The same stopping rules apply for each segment.
Segmenting is key to learning from A/B tests. It’s common for B to lose to A in overall results but beat A in certain segments (e.g., Facebook traffic, mobile device users, etc.).
Before you can analyze any segmented data, make sure that you have a large-enough sample size within each segment. So, you need 250–400 conversions per variation within each segment you’re looking at.
I even recommend that you create targeted tests (set target audience/segment in the test configuration) instead of analyzing the results across segments after a test. This ensures that tests aren’t called early, and each segment has adequate sample size.
My friend André Morys said this about his stopping rules:
I always tell people that you need a represantative sample if your data should be valid.

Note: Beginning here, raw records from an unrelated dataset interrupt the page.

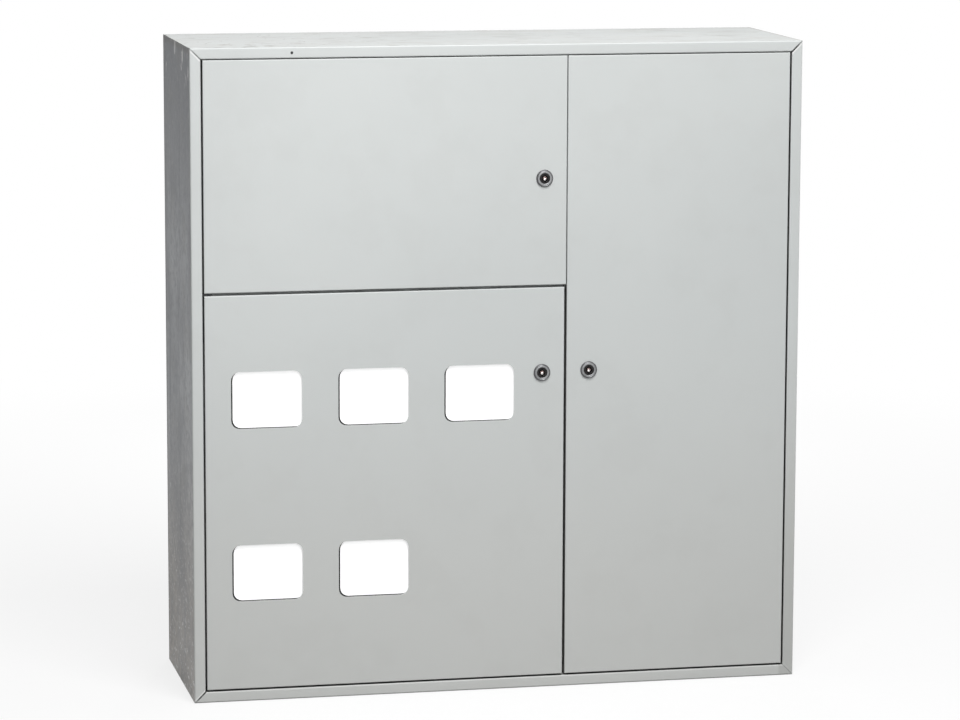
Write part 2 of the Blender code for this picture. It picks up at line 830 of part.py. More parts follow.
# ---- Meter windows ---------------------------------------------------------------------------


def window_centres():
    """Centres of the windows, upper row first, left to right."""
    centres = []
    for z, count in ((UPPER_ROW_Z, UPPER_ROW_COUNT), (LOWER_ROW_Z, LOWER_ROW_COUNT)):
        centres += [(WINDOW_FIRST_MIDDLE + WINDOW_PITCH * index, z) for index in range(count)]
    return centres


def row_ends(count, beyond):
    """Ends in x of a row of windows, each this far beyond the outer openings' edges."""
    half = WINDOW_WIDE / 2 + beyond
    return (WINDOW_FIRST_MIDDLE - half, WINDOW_FIRST_MIDDLE + WINDOW_PITCH * (count - 1) + half)


def make_windows(empty, materials):
    """A rubber seal and an opal pane behind each opening."""
    wide = WINDOW_WIDE + 2 * SEAL_EDGE
    high = WINDOW_HIGH + 2 * SEAL_EDGE
    seal_start = SHEET + FIT
    pane_start = seal_start + SEAL_THICK + FIT
    square = [(wide / 2, high / 2), (-wide / 2, high / 2), (-wide / 2, -high / 2), (wide / 2, -high / 2)]
    inner = rounded_outline(WINDOW_WIDE, WINDOW_HIGH, WINDOW_RADIUS, WINDOW_STEPS)
    shift = Vector((SEAL_SHIFT_X, 0, SEAL_SHIFT_Z))
    for number, (x, z) in enumerate(window_centres(), 1):
        place = board_point(x, 0, z)
        seal_bm = front_plate(square, seal_start, seal_start + SEAL_THICK)
        seal = add_object(f"window_seal_{number}", seal_bm, materials["seal"], place, empty)
        plug = front_plate(inner, 0, seal_start + SEAL_THICK + SHEET)
        cut(seal, [cutter("seal_opening", plug, place + shift)])
        pane_bm = front_plate(square, pane_start, pane_start + PANE_THICK)
        add_object(f"window_pane_{number}", pane_bm, materials["pane"], place, empty)


def make_glazing_rails(empty, materials):
    """Z-section rails along the top and bottom of each row, which press the panes onto their seals."""
    pane_back = SHEET + SEAL_THICK + PANE_THICK + 3 * FIT
    half = RAIL_SHEET / 2
    pane_half = WINDOW_HIGH / 2 + SEAL_EDGE
    rows = (("upper", UPPER_ROW_Z, UPPER_ROW_COUNT), ("lower", LOWER_ROW_Z, LOWER_ROW_COUNT))
    for row, row_z, count in rows:
        start, end = row_ends(count, SEAL_EDGE)
        for edge, side in (("top", 1), ("bottom", -1)):
            riser = pane_half + FIT + half
            path = [
                (pane_half - RAIL_OVERLAP, pane_back + FIT + half),
                (riser, pane_back + FIT + half),
                (riser, SHEET + FIT + half),
                (riser + RAIL_FOOT, SHEET + FIT + half),
            ]
            outline = folded_outline(path, RAIL_SHEET, RAIL_SHEET)
            outline = [(row_z + side * u, v) for u, v in outline]
            bm = straight_prism(outline, along_x, start, end)
            origin = Vector(empty.location)
            bmesh.ops.translate(bm, vec=-origin, verts=bm.verts)
            name = f"glazing_rail_{row}_{edge}"
            shade_round(add_object(name, bm, materials["galvanised"], origin, empty))


# ---- Inside fittings -------------------------------------------------------------------------


def hat_outline(low, high, standoff, sheet):
    """Section of a plate that stands off the back panel on two folded feet, as (across, depth)."""
    half = sheet / 2
    foot = BACK_FRONT - FIT - half
    crown = BACK_FRONT - standoff
    path = [
        (low - PLATE_FOOT, foot),
        (low, foot),
        (low, crown),
        (high, crown),
        (high, foot),
        (high + PLATE_FOOT, foot),
    ]
    return folded_outline(path, sheet, BEND)


def make_meter_plates(materials):
    """One folded plate behind each row of windows, with a pair of slots behind each window."""
    rows = (("upper", UPPER_ROW_Z, UPPER_ROW_COUNT), ("lower", LOWER_ROW_Z, LOWER_ROW_COUNT))
    for row, row_z, count in rows:
        start, end = row_ends(count, METER_PLATE_MARGIN)
        outline = hat_outline(start, end, PLATE_STANDOFF, SHEET)
        low = row_z - METER_PLATE_HIGH / 2
        bm = straight_prism(outline, board_point, low, low + METER_PLATE_HIGH)
        plate = add_object(f"meter_plate_{row}", bm, materials["galvanised"])
        slots = []
        crown = BACK_FRONT - PLATE_STANDOFF
        for x, z in window_centres():
            if z != row_z:
                continue
            for side in (-1, 1):
                middle = x + side * WINDOW_WIDE / 4
                slot = board_box(
                    (middle - METER_SLOT[0] / 2, middle + METER_SLOT[0] / 2),
                    (crown - 2 * SHEET, crown + 2 * SHEET),
                    (z - METER_SLOT[1] / 2, z + METER_SLOT[1] / 2),
                )
                slots.append(cutter("meter_slot", slot))
        cut(plate, slots)
        shade_round(plate)


def make_breaker_rails(materials):
    """Two hat-section uprights on the back panel, and two top-hat rails across them."""
    left_x = UPRIGHT_INSET
    right_x = DIVIDER_X - UPRIGHT_INSET
    low = SHELF_Z + SHEET + UPRIGHT_END_GAP
    high = HEIGHT - UPRIGHT_END_GAP - SHEET
    for side, x in (("left", left_x), ("right", right_x)):
        outline = hat_outline(x - UPRIGHT_WIDE / 2, x + UPRIGHT_WIDE / 2, UPRIGHT_STANDOFF, SHEET)
        bm = straight_prism(outline, board_point, low, high)
        shade_round(add_object(f"rail_upright_{side}", bm, materials["galvanised"]))
    half = DIN_SHEET / 2
    base = BACK_FRONT - UPRIGHT_STANDOFF - SHEET / 2 - FIT - half
    crown = base - DIN_DEEP + DIN_SHEET
    for row, share in zip(("lower", "upper"), DIN_ROWS):
        z = low + (high - low) * share
        path = [
            (z - DIN_WIDE / 2, crown),
            (z - DIN_CROWN / 2, crown),
            (z - DIN_CROWN / 2, base),
            (z + DIN_CROWN / 2, base),
            (z + DIN_CROWN / 2, crown),
            (z + DIN_WIDE / 2, crown),
        ]
        outline = folded_outline(path, DIN_SHEET, DIN_SHEET)
        bm = straight_prism(outline, along_x, left_x - UPRIGHT_WIDE / 2, right_x + UPRIGHT_WIDE / 2)
        shade_round(add_object(f"breaker_din_rail_{row}", bm, materials["zinc"]))


def make_telecom_board(materials):
    """A perforated plate that fills most of the right compartment."""
    start = DIVIDER_X + TELECOM_MARGIN_X
    end = WIDTH - TELECOM_MARGIN_X
    low = TELECOM_MARGIN_Z
    high = HEIGHT - TELECOM_MARGIN_Z
    bm = straight_prism(hat_outline(start, end, UPRIGHT_STANDOFF, SHEET), board_point, low, high)
    board = add_object("telecom_board", bm, materials["galvanised"])
    crown = BACK_FRONT - UPRIGHT_STANDOFF
    through = (crown - 2 * SHEET, crown + 2 * SHEET)
    half = TELECOM_HOLE / 2
    holes = []
    for column in range(TELECOM_COLUMNS):
        x = start + (end - start) * (column + 1) / (TELECOM_COLUMNS + 1)
        for row in range(TELECOM_ROWS):
            z = low + (high - low) * (row + 1) / (TELECOM_ROWS + 1)
            hole = board_box((x - half, x + half), through, (z - half, z + half))
            holes.append(cutter("board_hole", hole))
    cut(board, holes)
    shade_round(board)


def make_earth_bar(materials):
    """A drilled brass bar on two insulating posts that stand on the back panel."""
    post_start = BACK_FRONT - FIT - POST_HIGH
    half = POST_SIDE / 2
    reach = BAR_LONG / 2 - POST_SIDE
    for side, x in (("left", BAR_X - reach), ("right", BAR_X + reach)):
        depths = (post_start, post_start + POST_HIGH)
        bm = board_box((x - half, x + half), depths, (BAR_Z - half, BAR_Z + half))
        add_object(f"earth_bar_post_{side}", bm, materials["insulator"])
    bar_back = post_start - FIT
    bar = add_object(
        "earth_bar",
        board_box(
            (BAR_X - BAR_LONG / 2, BAR_X + BAR_LONG / 2),
            (bar_back - BAR_THICK, bar_back),
            (BAR_Z - BAR_HIGH / 2, BAR_Z + BAR_HIGH / 2),
        ),
        materials["brass"],
    )
    holes = []
    for index in range(BAR_HOLES):
        x = BAR_X + BAR_LONG * ((index + 1) / (BAR_HOLES + 1) - 0.5)
        rod = upright(round_rod(BAR_HOLE_RADIUS, -BAR_HIGH, BAR_HIGH, BAR_HOLE_STEPS))
        holes.append(cutter("wire_hole", rod, board_point(x, bar_back - BAR_THICK / 2, BAR_Z)))
    cut(bar, holes)
    shade_round(bar)


def make_gland_plates(bottom_wall, materials):
    """Removable plates over two cut-outs in the bottom wall, with round cable entries."""
    middles = (("left", DIVIDER_X / 2), ("right", (DIVIDER_X + WIDTH) / 2))
    d_range = (ENTRY_BACK - ENTRY_DEEP / 2, ENTRY_BACK + ENTRY_DEEP / 2)
    openings = []
    for side, x in middles:
        opening = board_box((x - ENTRY_WIDE / 2, x + ENTRY_WIDE / 2), d_range, (-SHEET, 2 * SHEET))
        openings.append(cutter(f"{side}_entry", opening))
        edge = ENTRY_WIDE / 2 + GLAND_OVERLAP
        plate = add_object(
            f"gland_plate_{side}",
            board_box(
                (x - edge, x + edge),
                (d_range[0] - GLAND_OVERLAP, d_range[1] + GLAND_OVERLAP),
                (WALL_INSIDE, WALL_INSIDE + GLAND_THICK),
            ),
            materials["coat"],
        )
        holes = []
        for index in range(GLAND_HOLES):
            hole_x = x + ENTRY_WIDE * ((index + 0.5) / GLAND_HOLES - 0.5)
            rod = upright(round_rod(GLAND_HOLE_RADIUS, -GLAND_THICK, 2 * GLAND_THICK, GLAND_HOLE_STEPS))
            holes.append(cutter("cable_hole", rod, board_point(hole_x, ENTRY_BACK, WALL_INSIDE)))
        cut(plate, holes)
        shade_round(plate)
    cut(bottom_wall, openings)


# ---- Whole board -----------------------------------------------------------------------------


def main():
    clear_scene()
    materials = make_materials()
    walls = make_walls(materials)
    make_back_panel(materials)
    make_vertical_divider(materials)
    make_divider_stop_angle(materials)
    make_shelf_divider(materials)
    make_shelf_stop_angle(materials)
    doors = plan_doors()
    for door in doors.values():
        empty = hinge_empty(door)
        make_door(door, empty, materials)
        make_lock(door, empty, materials)
        if door.name == "meter":
            make_windows(empty, materials)
            make_glazing_rails(empty, materials)
    make_frame_pin("breaker_door_top_pin", doors["breaker"], walls["top"], True, materials)
    make_frame_pin("telecom_door_top_pin", doors["telecom"], walls["top"], True, materials)
    make_frame_pin("meter_door_bottom_pin", doors["meter"], walls["bottom"], False, materials)
    make_frame_pin("telecom_door_bottom_pin", doors["telecom"], walls["bottom"], False, materials)
    make_middle_hinge(doors["meter"], materials)
    make_meter_plates(materials)
    make_breaker_rails(materials)
    make_telecom_board(materials)
    make_earth_bar(materials)
    make_gland_plates(walls["bottom"], materials)


main()
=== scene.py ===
import json
import math

import bmesh
import bpy
from mathutils import Matrix, Vector

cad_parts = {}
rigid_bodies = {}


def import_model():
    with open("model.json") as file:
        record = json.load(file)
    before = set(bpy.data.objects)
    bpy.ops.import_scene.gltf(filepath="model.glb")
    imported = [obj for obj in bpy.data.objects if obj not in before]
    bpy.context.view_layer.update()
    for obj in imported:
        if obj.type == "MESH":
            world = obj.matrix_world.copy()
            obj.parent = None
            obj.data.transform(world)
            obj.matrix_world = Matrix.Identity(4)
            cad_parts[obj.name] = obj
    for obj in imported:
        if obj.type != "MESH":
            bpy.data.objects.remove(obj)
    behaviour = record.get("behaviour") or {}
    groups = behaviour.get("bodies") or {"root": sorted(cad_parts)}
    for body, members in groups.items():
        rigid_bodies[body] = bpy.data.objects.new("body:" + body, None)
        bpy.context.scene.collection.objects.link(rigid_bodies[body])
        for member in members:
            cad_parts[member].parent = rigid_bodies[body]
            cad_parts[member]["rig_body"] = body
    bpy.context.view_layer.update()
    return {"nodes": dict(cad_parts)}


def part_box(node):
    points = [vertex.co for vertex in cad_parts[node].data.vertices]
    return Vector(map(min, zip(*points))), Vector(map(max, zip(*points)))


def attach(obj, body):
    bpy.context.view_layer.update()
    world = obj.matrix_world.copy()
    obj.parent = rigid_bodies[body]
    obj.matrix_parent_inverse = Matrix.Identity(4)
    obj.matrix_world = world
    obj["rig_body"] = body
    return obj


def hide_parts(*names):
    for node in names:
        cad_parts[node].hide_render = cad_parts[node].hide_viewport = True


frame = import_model()

# Looks of the three-door floor board: powder-coated sheet, meter windows, quarter-turn locks, and the
# fasteners, grommets and terminals inside. Metres, +Z up, the front faces -Y, as in the frame.

# Camera, in metres, degrees and millimetres of film
CAMERA_PLACE = (-1.2437, -5.7858, 1.4291)
CAMERA_TURN = (81.019, -0.179, -12.109)
LENS = 143.1
FILM_WIDE = 36.0

# Finer copies of the CAD pieces
WELD = 0.00001
FLAT_ANGLE = math.radians(0.5)
ROUND_ABOVE = math.radians(50)
SHEET_EDGE = 0.00022
SEAM_EDGE = 0.00035
METAL_EDGE = 0.0003
ROTOR_EDGE = 0.00015
CAST_CREASE = math.radians(50)
FINE_CREASE = math.radians(40)

# Powder coat, what gathers on it, and the painted shade and highlights laid on it, as scene-linear
# colours
COAT = (0.606, 0.628, 0.620)
COAT_DARK = (0.576, 0.598, 0.592)
COAT_STREAK = (0.400, 0.395, 0.370)
COAT_SCUFF_AND_HIGHLIGHT = (0.800, 0.800, 0.790)
COAT_EDGE_HIGHLIGHT = (0.700, 0.725, 0.715)
COAT_FOOT = (0.585, 0.594, 0.578)
RIGHT_FOOT_SHADE_TONE = (0.480, 0.487, 0.470)
WALL_DULL = (0.545, 0.560, 0.580)
WALL_DARK = (0.330, 0.340, 0.362)
WALL_WARM = (0.430, 0.385, 0.330)
SMEAR_AND_SHADE_TONE = (0.240, 0.222, 0.200)
DUST = (0.560, 0.545, 0.510)
# Painted shade for narrow gaps, mitre seams and the lock's foot
GAP_SHADE = (0.030, 0.030, 0.029)
MATT_DIRT = 0.50

# The board's outer faces, and where the two left doors meet
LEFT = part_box("left_side_wall")[0].x
LOW_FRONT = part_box("left_side_wall")[0].y
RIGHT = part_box("right_side_wall")[1].x
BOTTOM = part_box("bottom_wall")[0].z
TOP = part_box("top_wall")[1].z
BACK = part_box("top_wall")[1].y
SHELF_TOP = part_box("meter_door")[1].z
SHEET = 0.0015

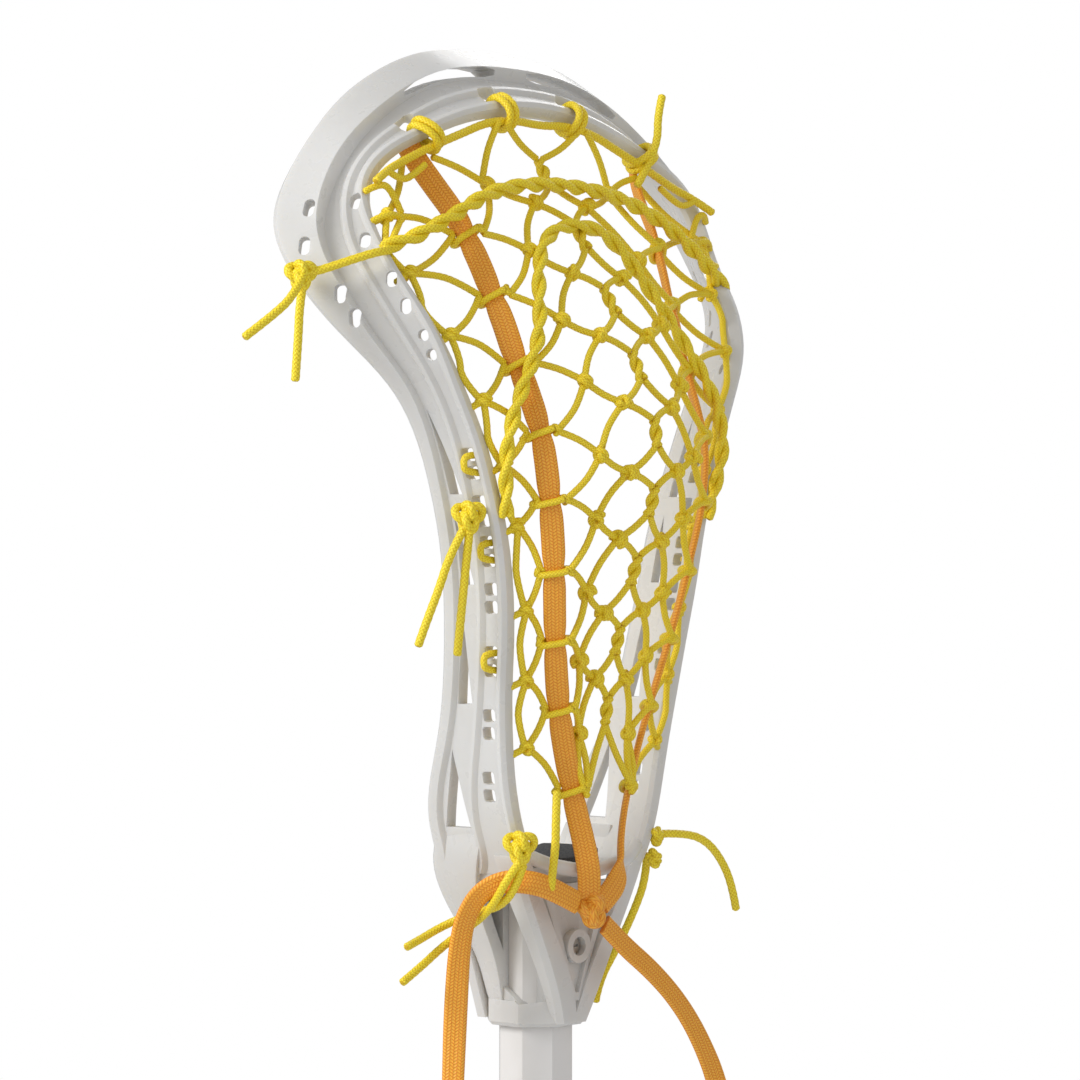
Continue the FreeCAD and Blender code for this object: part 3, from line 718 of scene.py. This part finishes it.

What does “representative” mean? First of all, you need to include all the weekdays and weekends. You need different weather because it impacts buyer behavior. But most importantly, your traffic needs to have all traffic sources, especially newsletter, special campaigns, TV…everything! The longer the test runs, the more insights you get.
We just ran a test for a big fashion retailer in the middle of the summer sale phase. It was very interesting to see how the results dramatically dropped during the “hard sale phase” with 70% and more—but recovered one week after the phase ended. We would never have learned this if the test hadn’t run for nearly four weeks.
Our “rule of thumb” is this: 3,000–4,000 conversions per variation and 3–4 week test duration. That is enough traffic so we can even talk about valid data if we drill down into segments.
Testing “sin” number 1: Searching for uplifts within segments when you have no statistical validity (e.g., 85 vs. 97 conversions). That’s bullshit.
Learning from tests is super important—even more than getting wins. And segmenting your test data is one of the better ways to learn. Just make sure your segments have enough data before you jump to conclusions.
Just because your test hits 95% significance level or higher, don’t stop the test. Pay attention to the absolute number of conversions per variation and test duration as well.